--- Start of RECORDS SUPPLIED ---

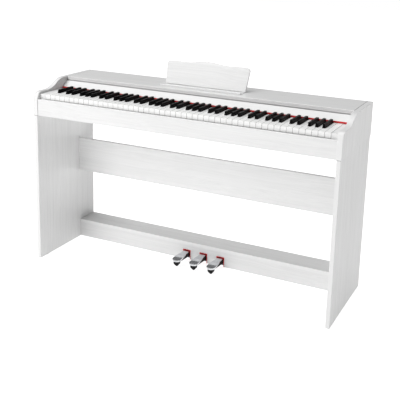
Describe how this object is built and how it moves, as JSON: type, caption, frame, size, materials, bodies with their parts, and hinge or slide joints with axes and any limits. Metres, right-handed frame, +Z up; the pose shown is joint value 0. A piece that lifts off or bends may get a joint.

--- End of RECORDS SUPPLIED ---
--- Start of RECORDS SUPPLIED ---

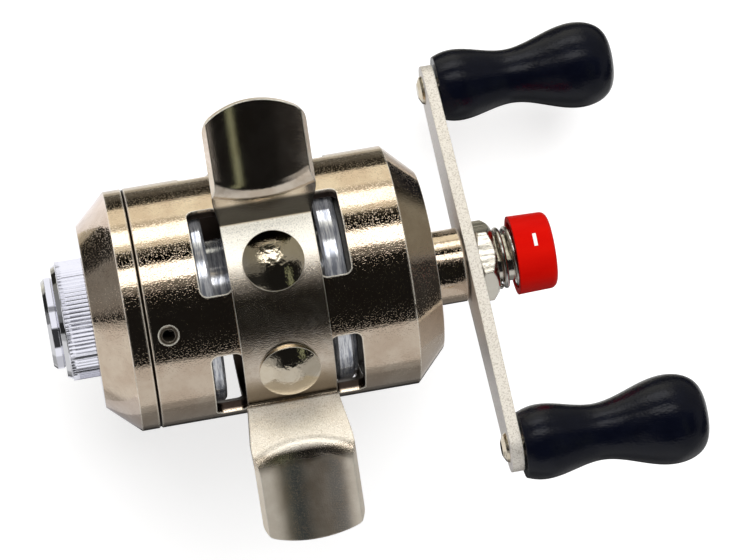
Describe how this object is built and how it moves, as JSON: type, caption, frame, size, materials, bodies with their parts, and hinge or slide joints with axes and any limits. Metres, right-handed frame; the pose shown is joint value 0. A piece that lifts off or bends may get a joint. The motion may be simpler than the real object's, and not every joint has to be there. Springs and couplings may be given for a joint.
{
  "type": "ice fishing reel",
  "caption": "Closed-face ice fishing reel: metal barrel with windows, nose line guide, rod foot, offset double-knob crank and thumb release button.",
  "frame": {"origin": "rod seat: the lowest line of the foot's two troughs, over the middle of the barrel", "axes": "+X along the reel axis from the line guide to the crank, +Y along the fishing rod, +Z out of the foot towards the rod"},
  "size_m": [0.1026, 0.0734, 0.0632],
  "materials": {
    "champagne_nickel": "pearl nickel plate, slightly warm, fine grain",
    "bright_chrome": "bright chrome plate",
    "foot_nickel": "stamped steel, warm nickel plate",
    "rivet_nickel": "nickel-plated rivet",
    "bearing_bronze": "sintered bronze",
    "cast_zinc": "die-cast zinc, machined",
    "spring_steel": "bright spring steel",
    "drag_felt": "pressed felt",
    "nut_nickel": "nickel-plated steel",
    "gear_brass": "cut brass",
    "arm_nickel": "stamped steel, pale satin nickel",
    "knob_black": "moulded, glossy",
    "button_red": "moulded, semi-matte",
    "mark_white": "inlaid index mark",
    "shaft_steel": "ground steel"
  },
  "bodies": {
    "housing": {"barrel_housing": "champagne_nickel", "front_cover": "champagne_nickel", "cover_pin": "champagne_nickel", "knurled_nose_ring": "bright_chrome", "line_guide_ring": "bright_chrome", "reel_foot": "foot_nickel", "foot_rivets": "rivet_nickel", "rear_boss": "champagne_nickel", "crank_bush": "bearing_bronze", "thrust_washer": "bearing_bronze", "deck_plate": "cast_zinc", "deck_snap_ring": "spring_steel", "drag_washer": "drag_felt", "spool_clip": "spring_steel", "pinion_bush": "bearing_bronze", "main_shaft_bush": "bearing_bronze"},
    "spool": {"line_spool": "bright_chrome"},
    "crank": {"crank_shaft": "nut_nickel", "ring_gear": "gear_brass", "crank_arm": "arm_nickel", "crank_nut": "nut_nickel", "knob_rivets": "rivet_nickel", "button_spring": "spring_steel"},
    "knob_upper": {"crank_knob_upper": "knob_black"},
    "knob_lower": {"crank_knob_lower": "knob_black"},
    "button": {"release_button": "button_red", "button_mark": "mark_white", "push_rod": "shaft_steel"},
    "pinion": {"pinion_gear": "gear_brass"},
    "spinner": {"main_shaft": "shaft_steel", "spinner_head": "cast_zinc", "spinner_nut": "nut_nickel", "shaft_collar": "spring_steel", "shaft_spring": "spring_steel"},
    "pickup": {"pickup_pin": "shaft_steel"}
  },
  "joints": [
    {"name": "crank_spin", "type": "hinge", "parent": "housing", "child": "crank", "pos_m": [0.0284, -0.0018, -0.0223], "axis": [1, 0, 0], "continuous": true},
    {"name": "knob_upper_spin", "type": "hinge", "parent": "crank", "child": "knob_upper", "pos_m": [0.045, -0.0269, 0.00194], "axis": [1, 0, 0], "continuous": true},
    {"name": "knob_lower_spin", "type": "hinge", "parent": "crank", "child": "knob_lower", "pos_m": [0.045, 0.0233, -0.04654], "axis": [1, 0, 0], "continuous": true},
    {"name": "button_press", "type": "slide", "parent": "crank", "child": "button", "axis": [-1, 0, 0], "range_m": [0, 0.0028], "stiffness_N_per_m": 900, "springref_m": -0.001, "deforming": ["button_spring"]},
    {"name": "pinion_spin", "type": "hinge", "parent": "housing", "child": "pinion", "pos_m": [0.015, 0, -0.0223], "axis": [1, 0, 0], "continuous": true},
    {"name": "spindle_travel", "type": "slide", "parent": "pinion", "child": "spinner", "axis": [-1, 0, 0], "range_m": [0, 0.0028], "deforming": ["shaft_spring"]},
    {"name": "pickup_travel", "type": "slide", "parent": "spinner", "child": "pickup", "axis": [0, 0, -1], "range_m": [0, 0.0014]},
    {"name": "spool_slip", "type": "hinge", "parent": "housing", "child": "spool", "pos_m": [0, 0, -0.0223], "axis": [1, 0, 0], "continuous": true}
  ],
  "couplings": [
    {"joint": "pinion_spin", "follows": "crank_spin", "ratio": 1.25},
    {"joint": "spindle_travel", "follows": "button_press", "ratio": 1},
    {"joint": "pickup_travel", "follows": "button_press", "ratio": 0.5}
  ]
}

--- End of RECORDS SUPPLIED ---

GOAL OF THE EXERCISE | Take every line containing the word "this" and copy it.

REPLY |
Describe how this object is built and how it moves, as JSON: type, caption, frame, size, materials, bodies with their parts, and hinge or slide joints with axes and any limits. Metres, right-handed frame, +Z up; the pose shown is joint value 0. A piece that lifts off or bends may get a joint.
Describe how this object is built and how it moves, as JSON: type, caption, frame, size, materials, bodies with their parts, and hinge or slide joints with axes and any limits. Metres, right-handed frame; the pose shown is joint value 0. A piece that lifts off or bends may get a joint. The motion may be simpler than the real object's, and not every joint has to be there. Springs and couplings may be given for a joint.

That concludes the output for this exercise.